Kevin Fong - Organizational Design
Tending to the Important but Not Urgent Things in Life

Every waking day, countless things vie for our attention. Some have that insistence of the urgent and important – situations where you have to drop everything and deal with it. A leaking roof, the report that is due tomorrow, or picking up a sick child from school could fall into this category.
Others make their presence known with a steady persistence as if we are slowly moving toward a precipice from afar. That movement signals the things that are important but perhaps not as urgent to address. I have learned to pay attention to that movement because experience has taught me to note the day when something important but not urgent rises to the level of urgency.  In saving for my boys’ college fund, planning for the long-term care of my parents, and getting my own affairs in order, I am more prepared and less anxious to deal with such matters when they become urgent.
Unfortunately, it often takes a crisis for us to pay attention to these issues, and that has been proven time and again in our country, our communities and our own lives.  But it doesn’t have to be that way.   I have witnessed many stories of people and organizations that are aware of their own approaching precipice and do something small each day to build and strengthen their wings so they can fly off the cliff rather than fall.
For me that precipice is my declining workload, a result of the economic downturn and the evaporation of funding that had supported my clients and me over the past ten years. It wasn’t sudden but it was steady and unmistakable.  I knew in January that I would reach the edge of the cliff by August, so I am taking three small steps each week to address what I knew was coming. 
These steps do not take much time - no more than 20 minutes each for a total of one hour per week.  Just setting aside the time was, in itself, a sort of hedge against uncertainty.
A step may consist of doing some online research on resources for minority businesses, or perhaps having a phone conversation with one of my mentors on this topic.  
Or it may simply consist of taking time to visualize the future I want and setting the intention to manifest that vision.
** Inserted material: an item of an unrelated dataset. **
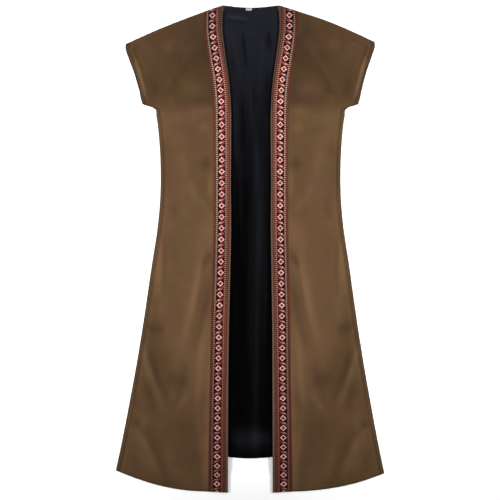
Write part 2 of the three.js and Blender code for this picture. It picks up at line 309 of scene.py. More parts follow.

I also drew upon some wisdom I gained from one of the first workshops I took as a new program director in 1988.  Led by non-profit guru Jan Masaoka, that workshop on time management turned out to be one of the most valuable learning experiences of my career.  Jan taught me how to organize the activities in my weekly “to do” list into a four-part chart:

  1. Important & Urgent items. I try to limit this category to three in a given week because these are among the most demanding, and also leaving room for any sudden issues that may arise. 
  2. Not Urgent & Not Important things.  Limit the time given to these things to the beginning and end of my day so they don’t creep into my prime time slots.
  3. Urgent & Not Important issues. These can be tough to manage because they may include crisis management. I schedule four specific times during the day to respond to urgencies such as calls, emails and texts and other stuff.  These dedicated times keep the urgent in perspective and allow for uninterrupted time to focus on more important issues. 
  4. Important but Not Urgent matters.  These things often take the back seat to items B and C, which is how important but not urgent matters become important and urgent. (Suddenly that proposal that was due in four weeks is now due in three days.  How did that happen?).
 I’m a believer that crisis can be prevented with a little planning, and for over twenty years, this chart has been my sanity assurance system. By taking three small steps each week to address your important but not urgent issues, you will realize a many-fold return on your investment, measured in time, money and peace of mind
So I ask you to commit to take three small steps each week in tending the important but not urgent things in your life.  And sometime in the future, you will be glad you did.